▶ Exercise aim: Write out exactly the lines below that run from the one containing "Keep writing the" through the one containing "# widens. The", both included, with no other lines.

▬▬▬

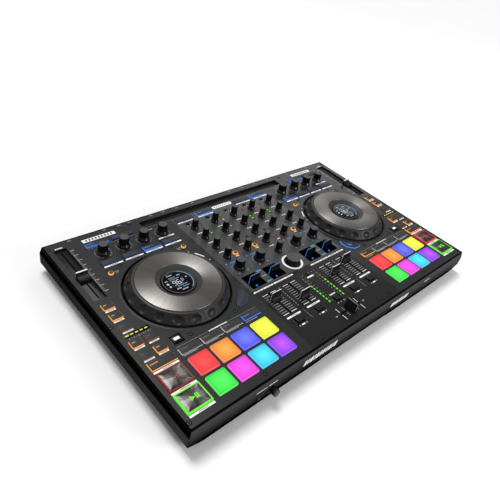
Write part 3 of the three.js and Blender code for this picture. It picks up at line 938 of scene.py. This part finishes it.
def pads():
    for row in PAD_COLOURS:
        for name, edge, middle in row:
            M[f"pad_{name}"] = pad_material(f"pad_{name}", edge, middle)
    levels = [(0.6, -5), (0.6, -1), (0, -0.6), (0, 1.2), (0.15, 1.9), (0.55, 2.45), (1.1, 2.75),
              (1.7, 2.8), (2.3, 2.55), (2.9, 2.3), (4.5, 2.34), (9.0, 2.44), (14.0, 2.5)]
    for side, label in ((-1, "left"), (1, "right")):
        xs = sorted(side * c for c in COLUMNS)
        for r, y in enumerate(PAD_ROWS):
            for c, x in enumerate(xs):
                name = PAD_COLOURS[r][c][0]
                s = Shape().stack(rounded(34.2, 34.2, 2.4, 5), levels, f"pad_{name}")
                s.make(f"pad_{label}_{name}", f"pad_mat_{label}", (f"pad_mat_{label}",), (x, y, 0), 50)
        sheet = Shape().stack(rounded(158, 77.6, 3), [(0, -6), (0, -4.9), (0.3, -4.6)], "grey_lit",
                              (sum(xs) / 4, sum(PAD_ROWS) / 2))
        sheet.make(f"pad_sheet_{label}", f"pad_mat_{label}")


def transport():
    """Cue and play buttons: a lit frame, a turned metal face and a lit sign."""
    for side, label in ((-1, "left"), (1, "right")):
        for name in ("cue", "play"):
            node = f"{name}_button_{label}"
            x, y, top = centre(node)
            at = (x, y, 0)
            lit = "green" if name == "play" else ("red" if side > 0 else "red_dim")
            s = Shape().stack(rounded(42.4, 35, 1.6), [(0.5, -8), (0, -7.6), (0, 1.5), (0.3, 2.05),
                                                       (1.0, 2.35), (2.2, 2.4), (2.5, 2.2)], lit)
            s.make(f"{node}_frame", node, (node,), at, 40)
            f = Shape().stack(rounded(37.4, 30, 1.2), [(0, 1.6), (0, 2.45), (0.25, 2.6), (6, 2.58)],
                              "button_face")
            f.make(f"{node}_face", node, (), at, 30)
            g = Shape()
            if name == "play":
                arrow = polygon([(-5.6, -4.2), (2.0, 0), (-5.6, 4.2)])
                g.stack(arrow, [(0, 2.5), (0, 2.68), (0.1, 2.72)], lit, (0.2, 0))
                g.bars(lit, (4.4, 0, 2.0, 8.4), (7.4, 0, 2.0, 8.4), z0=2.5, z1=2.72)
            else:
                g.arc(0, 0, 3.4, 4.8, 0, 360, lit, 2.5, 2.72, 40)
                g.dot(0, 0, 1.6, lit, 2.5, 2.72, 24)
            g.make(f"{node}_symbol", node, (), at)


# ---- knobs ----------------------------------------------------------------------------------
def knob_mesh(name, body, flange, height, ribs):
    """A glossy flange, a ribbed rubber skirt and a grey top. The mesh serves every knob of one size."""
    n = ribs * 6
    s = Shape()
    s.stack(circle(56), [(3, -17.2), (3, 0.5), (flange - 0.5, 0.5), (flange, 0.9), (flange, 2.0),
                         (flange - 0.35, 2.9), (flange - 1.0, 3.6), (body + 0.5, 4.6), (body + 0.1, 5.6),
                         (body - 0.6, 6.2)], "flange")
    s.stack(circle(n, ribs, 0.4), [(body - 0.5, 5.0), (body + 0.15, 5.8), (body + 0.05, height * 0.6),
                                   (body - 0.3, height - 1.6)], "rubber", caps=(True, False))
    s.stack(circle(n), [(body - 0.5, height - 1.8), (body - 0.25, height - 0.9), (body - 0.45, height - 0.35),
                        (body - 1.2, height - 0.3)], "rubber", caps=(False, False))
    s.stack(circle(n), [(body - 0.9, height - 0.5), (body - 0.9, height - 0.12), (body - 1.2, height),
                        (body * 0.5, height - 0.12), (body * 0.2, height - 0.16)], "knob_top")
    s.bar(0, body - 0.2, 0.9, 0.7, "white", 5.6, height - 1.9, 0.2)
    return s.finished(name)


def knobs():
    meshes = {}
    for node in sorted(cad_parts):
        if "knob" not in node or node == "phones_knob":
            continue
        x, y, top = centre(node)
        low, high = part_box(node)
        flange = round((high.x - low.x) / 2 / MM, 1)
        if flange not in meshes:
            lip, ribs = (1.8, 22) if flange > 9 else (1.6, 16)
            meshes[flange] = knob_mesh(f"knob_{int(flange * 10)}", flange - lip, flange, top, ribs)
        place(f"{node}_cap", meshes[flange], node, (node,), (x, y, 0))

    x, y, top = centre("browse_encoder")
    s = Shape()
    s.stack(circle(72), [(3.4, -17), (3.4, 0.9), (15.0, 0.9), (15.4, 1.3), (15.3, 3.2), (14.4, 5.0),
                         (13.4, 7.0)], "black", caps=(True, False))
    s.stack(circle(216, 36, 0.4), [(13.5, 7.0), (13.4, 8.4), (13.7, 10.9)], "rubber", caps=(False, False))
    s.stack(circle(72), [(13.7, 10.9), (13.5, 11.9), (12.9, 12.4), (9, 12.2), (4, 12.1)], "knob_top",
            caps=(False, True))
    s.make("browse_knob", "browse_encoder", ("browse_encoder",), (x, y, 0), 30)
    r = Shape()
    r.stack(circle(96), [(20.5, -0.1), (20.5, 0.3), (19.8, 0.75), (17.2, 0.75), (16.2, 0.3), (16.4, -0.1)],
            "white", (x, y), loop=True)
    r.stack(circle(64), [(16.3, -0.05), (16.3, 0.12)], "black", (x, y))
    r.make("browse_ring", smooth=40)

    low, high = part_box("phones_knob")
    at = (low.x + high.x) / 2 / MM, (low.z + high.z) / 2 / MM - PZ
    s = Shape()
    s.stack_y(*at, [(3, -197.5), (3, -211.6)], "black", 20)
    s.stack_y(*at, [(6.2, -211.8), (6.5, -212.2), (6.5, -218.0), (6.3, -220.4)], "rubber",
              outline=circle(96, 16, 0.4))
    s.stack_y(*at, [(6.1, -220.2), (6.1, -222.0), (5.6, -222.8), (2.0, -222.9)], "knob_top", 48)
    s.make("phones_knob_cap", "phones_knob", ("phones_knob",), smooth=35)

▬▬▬

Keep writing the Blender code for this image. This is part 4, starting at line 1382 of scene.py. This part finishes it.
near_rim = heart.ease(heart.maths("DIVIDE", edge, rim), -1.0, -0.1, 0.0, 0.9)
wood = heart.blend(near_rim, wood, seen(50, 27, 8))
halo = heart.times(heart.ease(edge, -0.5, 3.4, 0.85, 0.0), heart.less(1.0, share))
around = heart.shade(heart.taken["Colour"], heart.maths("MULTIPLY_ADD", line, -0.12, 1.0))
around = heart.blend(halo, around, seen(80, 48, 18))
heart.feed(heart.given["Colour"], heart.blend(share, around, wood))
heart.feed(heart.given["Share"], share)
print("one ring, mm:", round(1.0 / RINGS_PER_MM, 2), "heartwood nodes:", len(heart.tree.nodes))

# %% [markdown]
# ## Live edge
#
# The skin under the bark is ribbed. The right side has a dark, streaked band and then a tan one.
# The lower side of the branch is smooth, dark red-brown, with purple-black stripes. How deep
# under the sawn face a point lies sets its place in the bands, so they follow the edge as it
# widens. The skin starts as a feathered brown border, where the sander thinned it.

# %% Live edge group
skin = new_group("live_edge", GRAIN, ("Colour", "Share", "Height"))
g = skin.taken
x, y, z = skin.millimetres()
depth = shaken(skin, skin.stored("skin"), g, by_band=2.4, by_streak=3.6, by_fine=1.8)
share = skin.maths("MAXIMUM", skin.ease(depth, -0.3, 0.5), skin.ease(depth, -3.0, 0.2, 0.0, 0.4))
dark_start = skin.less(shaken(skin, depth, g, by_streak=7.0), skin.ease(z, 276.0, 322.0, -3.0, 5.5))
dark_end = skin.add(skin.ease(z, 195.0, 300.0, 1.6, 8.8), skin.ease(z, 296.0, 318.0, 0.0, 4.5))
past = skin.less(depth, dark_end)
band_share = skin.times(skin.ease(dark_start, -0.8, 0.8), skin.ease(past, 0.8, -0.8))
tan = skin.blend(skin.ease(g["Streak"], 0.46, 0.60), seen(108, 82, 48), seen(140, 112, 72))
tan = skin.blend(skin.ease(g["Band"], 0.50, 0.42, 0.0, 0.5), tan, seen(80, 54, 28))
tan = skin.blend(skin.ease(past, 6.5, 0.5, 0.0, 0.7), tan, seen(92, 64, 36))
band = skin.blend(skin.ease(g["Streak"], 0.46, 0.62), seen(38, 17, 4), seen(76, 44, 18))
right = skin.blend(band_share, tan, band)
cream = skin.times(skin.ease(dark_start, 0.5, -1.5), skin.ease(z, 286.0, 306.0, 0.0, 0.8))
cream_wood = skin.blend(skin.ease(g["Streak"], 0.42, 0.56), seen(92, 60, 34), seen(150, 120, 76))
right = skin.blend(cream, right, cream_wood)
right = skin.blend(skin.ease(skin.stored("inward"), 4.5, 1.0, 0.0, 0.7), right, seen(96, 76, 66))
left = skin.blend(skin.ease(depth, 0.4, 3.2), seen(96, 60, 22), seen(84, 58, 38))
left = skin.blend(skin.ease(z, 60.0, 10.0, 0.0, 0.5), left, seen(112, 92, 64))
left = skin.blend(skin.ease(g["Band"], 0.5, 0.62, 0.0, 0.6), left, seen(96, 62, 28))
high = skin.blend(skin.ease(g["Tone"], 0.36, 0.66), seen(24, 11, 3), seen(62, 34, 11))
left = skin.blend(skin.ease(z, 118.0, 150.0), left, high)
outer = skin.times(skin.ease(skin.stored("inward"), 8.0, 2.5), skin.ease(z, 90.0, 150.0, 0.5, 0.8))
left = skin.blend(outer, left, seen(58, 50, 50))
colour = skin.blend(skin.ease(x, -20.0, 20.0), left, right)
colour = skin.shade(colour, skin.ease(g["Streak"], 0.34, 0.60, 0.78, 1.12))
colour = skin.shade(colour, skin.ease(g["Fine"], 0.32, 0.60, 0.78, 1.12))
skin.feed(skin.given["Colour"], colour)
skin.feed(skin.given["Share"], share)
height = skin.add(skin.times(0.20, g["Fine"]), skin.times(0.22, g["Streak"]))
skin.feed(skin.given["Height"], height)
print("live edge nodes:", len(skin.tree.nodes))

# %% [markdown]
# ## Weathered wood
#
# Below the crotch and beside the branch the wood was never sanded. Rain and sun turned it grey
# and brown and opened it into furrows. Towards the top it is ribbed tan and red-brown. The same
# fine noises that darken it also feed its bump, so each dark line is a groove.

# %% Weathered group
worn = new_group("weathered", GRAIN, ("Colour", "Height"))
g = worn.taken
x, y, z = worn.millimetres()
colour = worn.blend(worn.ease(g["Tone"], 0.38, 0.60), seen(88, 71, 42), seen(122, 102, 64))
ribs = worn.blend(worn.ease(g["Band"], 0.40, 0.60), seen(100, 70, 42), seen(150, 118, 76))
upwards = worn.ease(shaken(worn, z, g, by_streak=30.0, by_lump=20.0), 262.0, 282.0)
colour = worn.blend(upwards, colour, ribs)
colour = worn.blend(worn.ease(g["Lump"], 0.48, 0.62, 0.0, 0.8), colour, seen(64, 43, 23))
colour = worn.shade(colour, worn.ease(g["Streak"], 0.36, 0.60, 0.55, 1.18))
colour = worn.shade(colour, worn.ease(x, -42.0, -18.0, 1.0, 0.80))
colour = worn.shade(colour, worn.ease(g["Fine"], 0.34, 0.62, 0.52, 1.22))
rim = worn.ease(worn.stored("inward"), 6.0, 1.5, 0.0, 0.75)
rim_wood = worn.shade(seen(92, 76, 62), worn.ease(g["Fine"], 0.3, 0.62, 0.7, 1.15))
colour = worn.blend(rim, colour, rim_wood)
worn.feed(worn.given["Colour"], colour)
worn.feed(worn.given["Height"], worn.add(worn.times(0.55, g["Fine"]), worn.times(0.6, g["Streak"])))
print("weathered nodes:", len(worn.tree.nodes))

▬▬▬

▶ The reply:
Keep writing the Blender code for this image. This is part 4, starting at line 1382 of scene.py. This part finishes it.
near_rim = heart.ease(heart.maths("DIVIDE", edge, rim), -1.0, -0.1, 0.0, 0.9)
wood = heart.blend(near_rim, wood, seen(50, 27, 8))
halo = heart.times(heart.ease(edge, -0.5, 3.4, 0.85, 0.0), heart.less(1.0, share))
around = heart.shade(heart.taken["Colour"], heart.maths("MULTIPLY_ADD", line, -0.12, 1.0))
around = heart.blend(halo, around, seen(80, 48, 18))
heart.feed(heart.given["Colour"], heart.blend(share, around, wood))
heart.feed(heart.given["Share"], share)
print("one ring, mm:", round(1.0 / RINGS_PER_MM, 2), "heartwood nodes:", len(heart.tree.nodes))

# %% [markdown]
# ## Live edge
#
# The skin under the bark is ribbed. The right side has a dark, streaked band and then a tan one.
# The lower side of the branch is smooth, dark red-brown, with purple-black stripes. How deep
# under the sawn face a point lies sets its place in the bands, so they follow the edge as it
# widens. The skin starts as a feathered brown border, where the sander thinned it.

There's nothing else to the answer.